The first National Beef Quality Audit was done in 1991 and has continued to be conducted every five years. Funded by beef check-off dollars from producers, it’s an extensive survey that assesses the beef industry’s work to improve beef quality, focusing on advances that have been made on production issues that influence consumer demand for beef. Jeff Savell is a Texas A&M Distinguished Professor of Meat Science.
“Fatness was one of the things that showed up in the early audits, you know, what you can do to reduce the amount of external fat, the amount of seam fat in cuts. You know, some toughness things that would show up. Injections, making sure producers and veterinarians applied vaccinations and other kinds of injections properly. And that’s now kind of a non-event.”
Savell says that a number of things have improved over the twenty-five years the audit has been done.
“There’s a reduced amount of fat that the consumer sees. The quality of cuts, the actual percent of prime and choice is at an all-time high over the twenty-five years.”
Another thing that the National Beef Quality Audit does is measure missed opportunities.
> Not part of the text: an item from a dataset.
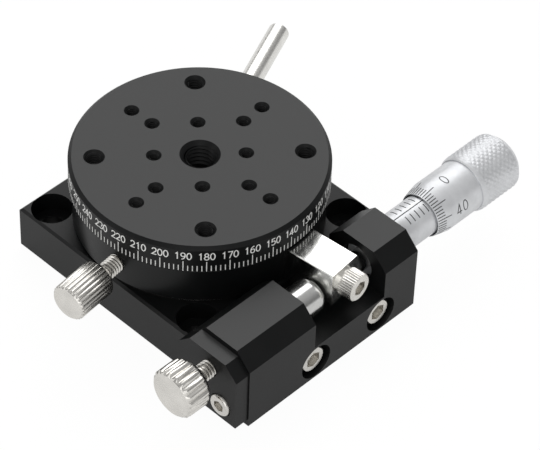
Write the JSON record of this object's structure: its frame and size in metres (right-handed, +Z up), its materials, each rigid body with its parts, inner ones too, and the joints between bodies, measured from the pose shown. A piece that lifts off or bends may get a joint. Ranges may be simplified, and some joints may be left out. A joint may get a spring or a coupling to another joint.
{
  "type": "rotation stage",
  "caption": "Round rotation stage on a square base: coarse turn by hand, fine turn by a micrometer against a sprung tangent lever, with a clamp screw and a preload screw.",
  "frame": {"origin": "where the turning axis meets the underside of the base plate", "axes": "+Z up along the turning axis; +X out of the side that carries the drive block; +Y along the micrometer, from its tip to its thimble"},
  "size_m": [0.0513, 0.0704, 0.0203],
  "materials": {
    "black_anodise": "matte black anodised",
    "bright_steel": "bright nickel or stainless",
    "polished_chrome": "polished chrome plate on steel",
    "satin_chrome": "satin chrome",
    "brass": "machined",
    "ptfe": "white sliding plastic"
  },
  "bodies": {
    "base": {"base_plate": "black_anodise", "bearing_outer_ring": "bright_steel", "bearing_retainer": "bright_steel", "ring_washer": "ptfe", "side_block": "black_anodise", "side_block_screws": "bright_steel", "end_plate": "black_anodise", "end_plate_screws": "bright_steel", "micrometer_barrel": "satin_chrome", "scale_sleeve": "satin_chrome", "adjusting_nut": "bright_steel", "micrometer_set_screw": "bright_steel", "plunger_spring": "bright_steel"},
    "ring": {"fine_ring": "black_anodise", "lever": "polished_chrome", "lever_washer": "bright_steel", "lever_screw": "bright_steel"},
    "clamp_pad": {"clamp_pad": "brass"},
    "clamp_screw": {"clamp_screw": "bright_steel"},
    "table": {"table": "black_anodise", "bearing_inner_ring": "bright_steel", "spindle_nut": "bright_steel", "handle_rod": "satin_chrome"},
    "cage": {"bearing_cage": "brass", "bearing_balls": "bright_steel"},
    "plunger": {"plunger": "satin_chrome"},
    "spring_seat": {"spring_seat": "brass"},
    "lock_screw": {"lock_screw": "bright_steel"},
    "spindle": {"spindle": "bright_steel"},
    "thimble": {"thimble": "satin_chrome", "thimble_cap": "satin_chrome"}
  },
  "joints": [
    {"name": "fine_rotation", "type": "hinge", "parent": "base", "child": "ring", "pos_m": [0, 0, 0.0118], "axis": [0, 0, 1], "range_deg": [-11, 0.5]},
    {"name": "table_rotation", "type": "hinge", "parent": "ring", "child": "table", "pos_m": [0, 0, 0.0118], "axis": [0, 0, 1], "continuous": true},
    {"name": "cage_rotation", "type": "hinge", "parent": "base", "child": "cage", "pos_m": [0, 0, 0.005], "axis": [0, 0, 1], "continuous": true},
    {"name": "micrometer_feed", "type": "slide", "parent": "base", "child": "spindle", "axis": [0, -1, 0], "range_m": [-0.00022, 0.00488]},
    {"name": "micrometer_turn", "type": "hinge", "parent": "spindle", "child": "thimble", "pos_m": [0.02542, 0.03, 0.01], "axis": [0, -1, 0], "range_deg": [-160, 3515]},
    {"name": "plunger_slide", "type": "slide", "parent": "base", "child": "plunger", "axis": [0, -1, 0], "range_m": [-0.00022, 0.00488], "deforming": ["plunger_spring"]},
    {"name": "clamp_feed", "type": "slide", "parent": "ring", "child": "clamp_pad", "axis": [-0.108, 0.9942, 0], "range_m": [-0.001, 0.0001]},
    {"name": "clamp_turn", "type": "hinge", "parent": "clamp_pad", "child": "clamp_screw", "pos_m": [0.00216, -0.01988, 0.0122], "axis": [-0.108, 0.9942, 0], "range_deg": [-721, 73]},
    {"name": "lock_feed", "type": "slide", "parent": "base", "child": "spring_seat", "axis": [0, 1, 0], "range_m": [0, 0.003], "deforming": ["plunger_spring"]},
    {"name": "lock_turn", "type": "hinge", "parent": "spring_seat", "child": "lock_screw", "pos_m": [0.02542, -0.025, 0.01], "axis": [0, 1, 0], "range_deg": [-1, 2161]}
  ],
  "couplings": [
    {"joint": "cage_rotation", "follows": "table_rotation", "ratio": 0.45745},
    {"joint": "micrometer_turn", "follows": "micrometer_feed", "rad_per_m": 12566},
    {"joint": "fine_rotation", "follows": "micrometer_feed", "rad_per_m": -39.331},
    {"joint": "plunger_slide", "follows": "micrometer_feed", "ratio": 1},
    {"joint": "clamp_turn", "follows": "clamp_feed", "rad_per_m": 12566},
    {"joint": "lock_turn", "follows": "lock_feed", "rad_per_m": 12566}
  ]
}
“What happens if you miss targets, as far as quality grades, or the fat content, or condemnations of by-products and things like that? And so every year when we do this there is some number that, it may not always be attainable, but it helps producers understand that if we could correct these deficiencies and start hitting these particular targets, then there’s more opportunity for greater revenue.”
But today, for restauranteurs, retail marketers, packers, and processors, safety is the number one concern.
“Food safety is something that they’re always looking at managing, trying to make sure that the product that gets to the end consumer is as safe as possible. So I think that’s why in the 2016 audit it’s at the very top because it’s the thing. If it’s not safe, all these other quality factors don’t matter.”